* Requirements
Count how many lines hold the string "knob", and give only that number.

* Data block
-------------------------

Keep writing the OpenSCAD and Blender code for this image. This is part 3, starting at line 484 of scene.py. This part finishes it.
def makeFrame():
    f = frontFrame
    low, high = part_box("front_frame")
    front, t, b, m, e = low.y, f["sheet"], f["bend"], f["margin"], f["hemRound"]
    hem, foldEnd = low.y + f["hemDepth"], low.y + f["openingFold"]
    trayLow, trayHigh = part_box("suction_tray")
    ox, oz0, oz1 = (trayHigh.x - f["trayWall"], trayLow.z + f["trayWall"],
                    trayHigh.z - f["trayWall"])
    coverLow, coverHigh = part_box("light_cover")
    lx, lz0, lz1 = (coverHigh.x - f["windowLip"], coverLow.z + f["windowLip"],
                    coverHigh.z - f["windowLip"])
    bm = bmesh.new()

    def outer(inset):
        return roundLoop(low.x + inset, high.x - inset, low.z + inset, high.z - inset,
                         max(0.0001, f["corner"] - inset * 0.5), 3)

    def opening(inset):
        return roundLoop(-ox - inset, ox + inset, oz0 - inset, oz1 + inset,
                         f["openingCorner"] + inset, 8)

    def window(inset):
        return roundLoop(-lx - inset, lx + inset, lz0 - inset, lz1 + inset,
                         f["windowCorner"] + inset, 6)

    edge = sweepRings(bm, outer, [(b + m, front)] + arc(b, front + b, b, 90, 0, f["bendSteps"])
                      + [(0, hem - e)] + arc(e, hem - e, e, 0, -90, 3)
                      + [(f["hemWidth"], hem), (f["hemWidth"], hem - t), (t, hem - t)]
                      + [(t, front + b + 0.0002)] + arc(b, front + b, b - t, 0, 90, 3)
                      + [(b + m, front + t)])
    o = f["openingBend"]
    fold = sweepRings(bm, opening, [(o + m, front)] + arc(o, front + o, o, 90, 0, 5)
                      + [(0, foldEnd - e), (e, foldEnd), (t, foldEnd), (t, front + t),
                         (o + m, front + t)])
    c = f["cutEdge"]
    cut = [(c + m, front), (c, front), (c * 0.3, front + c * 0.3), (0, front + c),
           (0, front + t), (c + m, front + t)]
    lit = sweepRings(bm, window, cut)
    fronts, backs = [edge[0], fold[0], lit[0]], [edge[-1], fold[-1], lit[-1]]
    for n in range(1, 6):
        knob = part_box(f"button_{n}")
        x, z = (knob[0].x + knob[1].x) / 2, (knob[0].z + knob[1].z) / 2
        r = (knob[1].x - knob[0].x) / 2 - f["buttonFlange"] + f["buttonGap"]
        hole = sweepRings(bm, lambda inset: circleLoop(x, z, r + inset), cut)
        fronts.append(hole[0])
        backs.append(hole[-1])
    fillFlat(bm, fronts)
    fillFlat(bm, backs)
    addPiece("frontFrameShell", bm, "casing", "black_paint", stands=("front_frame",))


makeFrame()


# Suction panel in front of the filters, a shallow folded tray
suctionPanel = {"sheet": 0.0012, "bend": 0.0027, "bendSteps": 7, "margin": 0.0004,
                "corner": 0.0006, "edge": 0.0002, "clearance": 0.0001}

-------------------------

* Exercise response
3